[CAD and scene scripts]
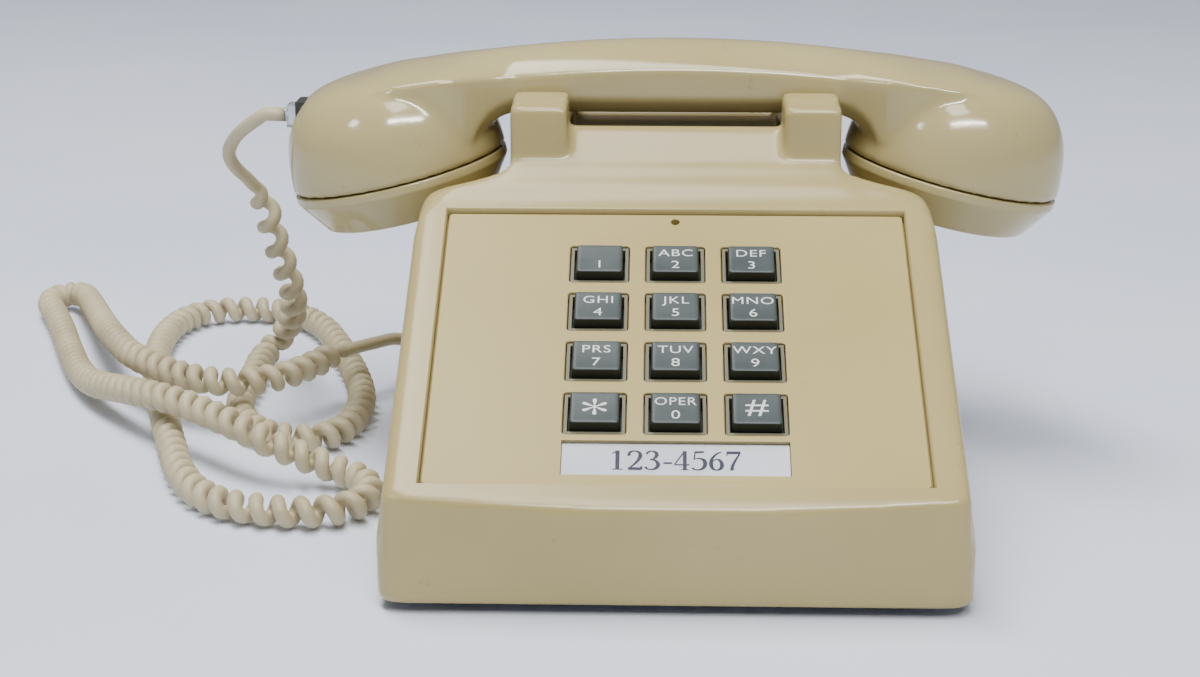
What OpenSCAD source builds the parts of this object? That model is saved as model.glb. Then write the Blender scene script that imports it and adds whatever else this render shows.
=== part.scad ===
// Push-button desk telephone with its handset in the cradle, as separate pieces.
// Millimetres, +Z up, the front faces -Y. The origin is on the surface it stands on,
// under the middle of the telephone.

/* [Housing] */
// Depth of the housing, from the front bulge to the back
body_depth = 214; // [210:1:218]
// Width of the housing at its widest, low on the sides
body_width = 143; // [141:0.5:146]
// Width of the housing across the sloping face
face_width = 139; // [137:0.5:141]
// Thickness of the housing's walls
wall = 2.6; // [2.2:0.1:3]
// Slope of the face above the horizontal, in degrees
face_angle = 28.5; // [28:0.25:29]
// Height of the face at the faceplate's lower edge
face_rise = 31.9; // [31:0.1:33]
// Length of the lip in front of the faceplate, along the slope
lip = 8; // [7:0.5:9]
// Length of the face from the faceplate's lower edge to the crease
face_length = 107.5; // [106.5:0.5:109]
// How far the front bows forward in plan
front_bow = 3.4; // [2:0.2:5]
// How far the front wall leans in at its foot
front_lean = 3; // [2:0.5:4]
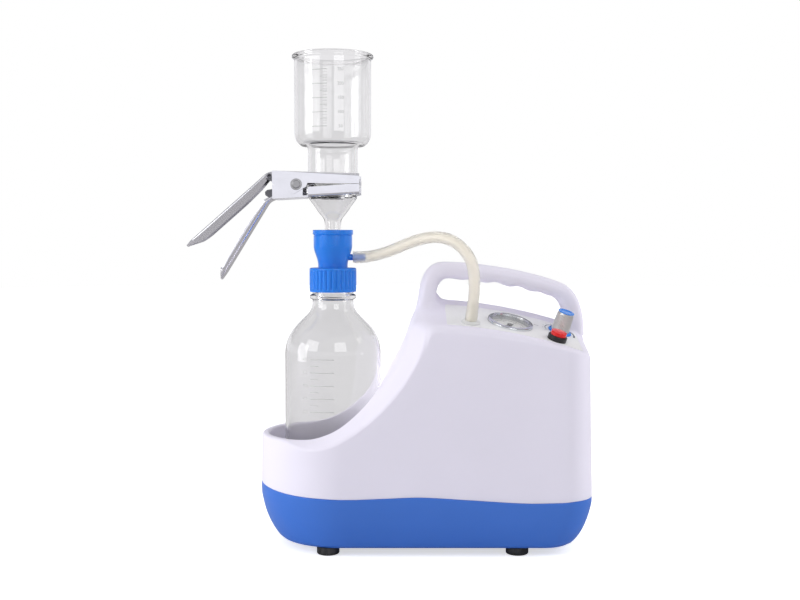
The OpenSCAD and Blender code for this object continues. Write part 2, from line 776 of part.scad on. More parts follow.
// ---------------------------------------------------------------- pump

module pump_bracket() {
    color("silver") placed() difference() {
        union() {
            translate([motor_x - 2, -44, plate_z]) cube([motor_len + case_len + 4, 88, plate_t]);
            for (x = [motor_x + 12, motor_x + motor_len - 20]) translate([x, -24, plate_z + plate_t])
                cube([8, 48, 16]);
        }
        translate([0, 0, shaft_z]) rotate([0, 90, 0]) cylinder(h = 400, r = motor_r + 1.1);
        for (p = mount_places) translate([p[0], p[1], 0]) cylinder(h = 80, r = mount_neck_r);
    }
}

mount_neck_r = 2.2;

module pump_mounts() {
    color("black") placed() for (p = mount_places) translate([p[0], p[1], 0]) difference() {
        union() {
            translate([0, 0, floor_z + 1]) cylinder(h = plate_z - floor_z - 1, r = 8);
            translate([0, 0, plate_z - eps]) cylinder(h = plate_t + 2 * eps, r = mount_neck_r);
            translate([0, 0, plate_z + plate_t]) cylinder(h = 3, r = 5);
        }
        translate([0, 0, floor_z + 4.5]) rotate_extrude() translate([9.5, 0]) circle(2.5);
    }
}

module pump_motor() {
    color("dimgray") placed() translate([motor_x, 0, shaft_z]) rotate([0, 90, 0]) difference() {
        union() {
            cylinder(h = motor_len - 2, r = motor_r);
            translate([0, 0, motor_len - 4]) cylinder(h = 4, r = 30);
            ring_of(24, motor_r - 1) translate([-1, -1, 8]) cube([3, 2, motor_len - 20]);
        }
        translate([0, 0, 4]) cylinder(h = motor_len - 10, r = motor_r - 6);
        translate([0, 0, -1]) cylinder(h = motor_len + 2, r = shaft_r + run_fit);
        ring_of(8, 22) translate([0, 0, -1]) cylinder(h = 6, r = 4);
    }
}

module motor_rotor() {
    color("gray") placed() translate([0, 0, shaft_z]) rotate([0, 90, 0]) {
        translate([0, 0, motor_x - 16]) cylinder(h = crank_x - motor_x + 16 + 8, r = shaft_r);
        translate([0, 0, motor_x + 14]) cylinder(h = motor_len - 30, r = motor_r - 9);
        translate([0, 0, motor_x - 15]) cylinder(h = 11, r = 9);
        translate([0, 0, motor_x - 15]) ring_of(7, 6)
            translate([0, 0, 5.5]) rotate([28, 0, 0]) translate([0, -7, -0.8]) cube([26, 14, 1.6]);
        translate([stroke / 2, 0, crank_x - 5]) cylinder(h = 10, r = 9);
    }
}

case_mouth_r = 16;
module pump_crankcase() {
    color("silver") placed() difference() {
        translate([case_x + fit, -32, plate_z + plate_t])
            cube([case_len, 64, cylinder_z - plate_z - plate_t]);
        translate([case_x + 6, -26, plate_z + plate_t + 6])
            cube([case_len - 10, 52, cylinder_z - plate_z - plate_t - 10]);
        translate([case_x - 1, 0, shaft_z]) rotate([0, 90, 0]) cylinder(h = 12, r = shaft_r + run_fit);
        translate([crank_x, 0, cylinder_z - 10]) cylinder(h = 20, r = case_mouth_r);
    }
}

module pump_cylinder() {
    color("silver") placed() translate([crank_x, 0, cylinder_z]) difference() {
        union() {
            cylinder(h = cylinder_h, r = cylinder_r - 1);
            for (i = [0:3]) translate([0, 0, 4.5 + i * 5.5]) cylinder(h = 2, r = cylinder_r + 3);
        }
        translate([0, 0, -1]) cylinder(h = cylinder_h + 2, r = piston_r + run_fit);
    }
}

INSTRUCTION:
Exactly as written, please output every entry.

WRITTEN SOLUTION:
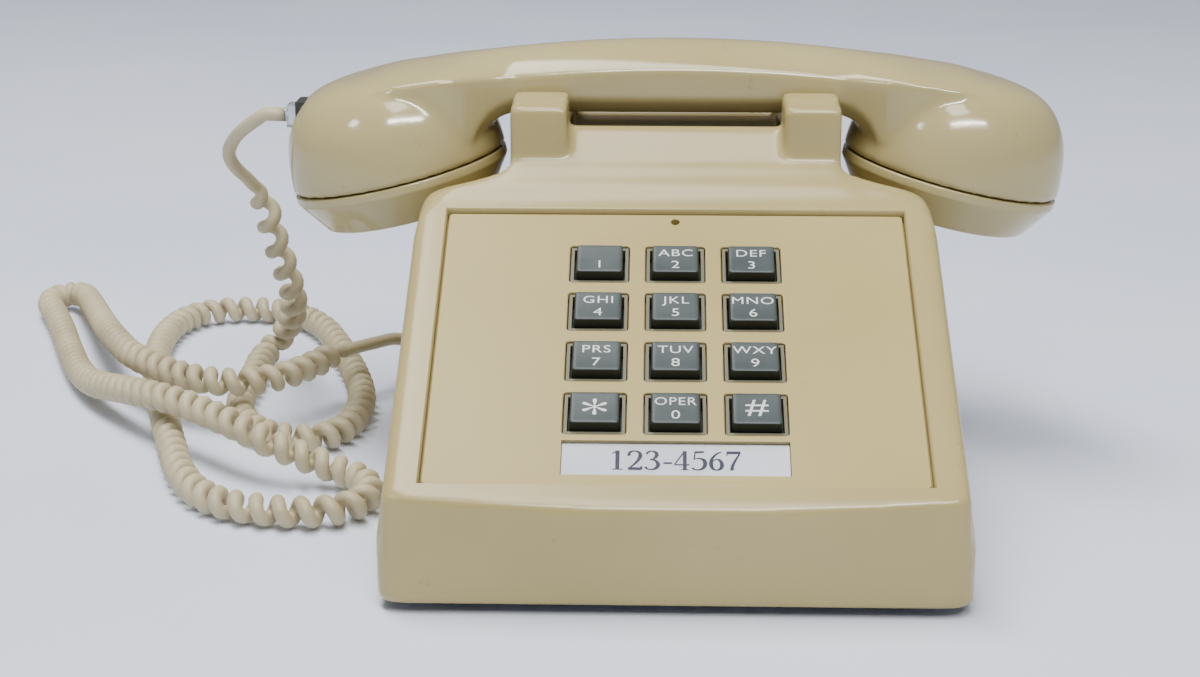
What OpenSCAD source builds the parts of this object? That model is saved as model.glb. Then write the Blender scene script that imports it and adds whatever else this render shows.
=== part.scad ===
// Push-button desk telephone with its handset in the cradle, as separate pieces.
// Millimetres, +Z up, the front faces -Y. The origin is on the surface it stands on,
// under the middle of the telephone.

/* [Housing] */
// Depth of the housing, from the front bulge to the back
body_depth = 214; // [210:1:218]
// Width of the housing at its widest, low on the sides
body_width = 143; // [141:0.5:146]
// Width of the housing across the sloping face
face_width = 139; // [137:0.5:141]
// Thickness of the housing's walls
wall = 2.6; // [2.2:0.1:3]
// Slope of the face above the horizontal, in degrees
face_angle = 28.5; // [28:0.25:29]
// Height of the face at the faceplate's lower edge
face_rise = 31.9; // [31:0.1:33]
// Length of the lip in front of the faceplate, along the slope
lip = 8; // [7:0.5:9]
// Length of the face from the faceplate's lower edge to the crease
face_length = 107.5; // [106.5:0.5:109]
// How far the front bows forward in plan
front_bow = 3.4; // [2:0.2:5]
// How far the front wall leans in at its foot
front_lean = 3; // [2:0.5:4]
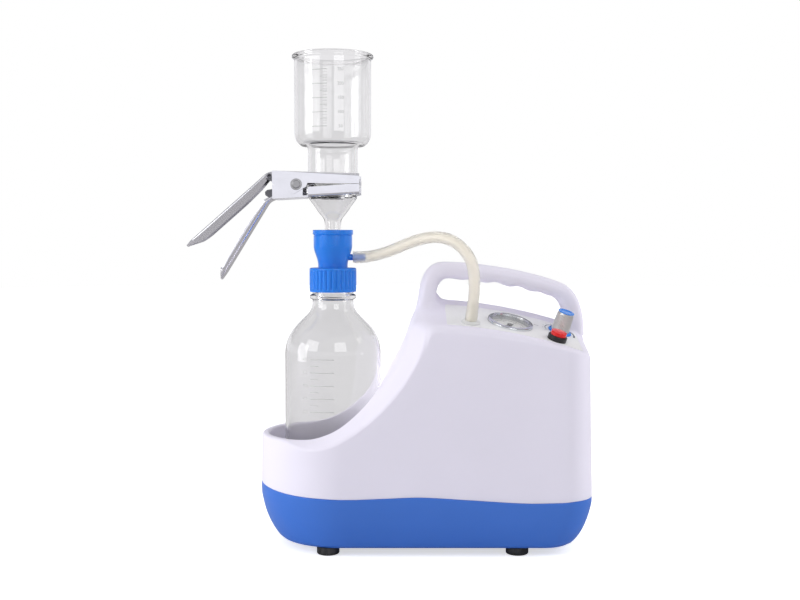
The OpenSCAD and Blender code for this object continues. Write part 2, from line 776 of part.scad on. More parts follow.
// ---------------------------------------------------------------- pump

module pump_bracket() {
    color("silver") placed() difference() {
        union() {
            translate([motor_x - 2, -44, plate_z]) cube([motor_len + case_len + 4, 88, plate_t]);
            for (x = [motor_x + 12, motor_x + motor_len - 20]) translate([x, -24, plate_z + plate_t])
                cube([8, 48, 16]);
        }
        translate([0, 0, shaft_z]) rotate([0, 90, 0]) cylinder(h = 400, r = motor_r + 1.1);
        for (p = mount_places) translate([p[0], p[1], 0]) cylinder(h = 80, r = mount_neck_r);
    }
}

mount_neck_r = 2.2;

module pump_mounts() {
    color("black") placed() for (p = mount_places) translate([p[0], p[1], 0]) difference() {
        union() {
            translate([0, 0, floor_z + 1]) cylinder(h = plate_z - floor_z - 1, r = 8);
            translate([0, 0, plate_z - eps]) cylinder(h = plate_t + 2 * eps, r = mount_neck_r);
            translate([0, 0, plate_z + plate_t]) cylinder(h = 3, r = 5);
        }
        translate([0, 0, floor_z + 4.5]) rotate_extrude() translate([9.5, 0]) circle(2.5);
    }
}

module pump_motor() {
    color("dimgray") placed() translate([motor_x, 0, shaft_z]) rotate([0, 90, 0]) difference() {
        union() {
            cylinder(h = motor_len - 2, r = motor_r);
            translate([0, 0, motor_len - 4]) cylinder(h = 4, r = 30);
            ring_of(24, motor_r - 1) translate([-1, -1, 8]) cube([3, 2, motor_len - 20]);
        }
        translate([0, 0, 4]) cylinder(h = motor_len - 10, r = motor_r - 6);
        translate([0, 0, -1]) cylinder(h = motor_len + 2, r = shaft_r + run_fit);
        ring_of(8, 22) translate([0, 0, -1]) cylinder(h = 6, r = 4);
    }
}

module motor_rotor() {
    color("gray") placed() translate([0, 0, shaft_z]) rotate([0, 90, 0]) {
        translate([0, 0, motor_x - 16]) cylinder(h = crank_x - motor_x + 16 + 8, r = shaft_r);
        translate([0, 0, motor_x + 14]) cylinder(h = motor_len - 30, r = motor_r - 9);
        translate([0, 0, motor_x - 15]) cylinder(h = 11, r = 9);
        translate([0, 0, motor_x - 15]) ring_of(7, 6)
            translate([0, 0, 5.5]) rotate([28, 0, 0]) translate([0, -7, -0.8]) cube([26, 14, 1.6]);
        translate([stroke / 2, 0, crank_x - 5]) cylinder(h = 10, r = 9);
    }
}

case_mouth_r = 16;
module pump_crankcase() {
    color("silver") placed() difference() {
        translate([case_x + fit, -32, plate_z + plate_t])
            cube([case_len, 64, cylinder_z - plate_z - plate_t]);
        translate([case_x + 6, -26, plate_z + plate_t + 6])
            cube([case_len - 10, 52, cylinder_z - plate_z - plate_t - 10]);
        translate([case_x - 1, 0, shaft_z]) rotate([0, 90, 0]) cylinder(h = 12, r = shaft_r + run_fit);
        translate([crank_x, 0, cylinder_z - 10]) cylinder(h = 20, r = case_mouth_r);
    }
}

module pump_cylinder() {
    color("silver") placed() translate([crank_x, 0, cylinder_z]) difference() {
        union() {
            cylinder(h = cylinder_h, r = cylinder_r - 1);
            for (i = [0:3]) translate([0, 0, 4.5 + i * 5.5]) cylinder(h = 2, r = cylinder_r + 3);
        }
        translate([0, 0, -1]) cylinder(h = cylinder_h + 2, r = piston_r + run_fit);
    }
}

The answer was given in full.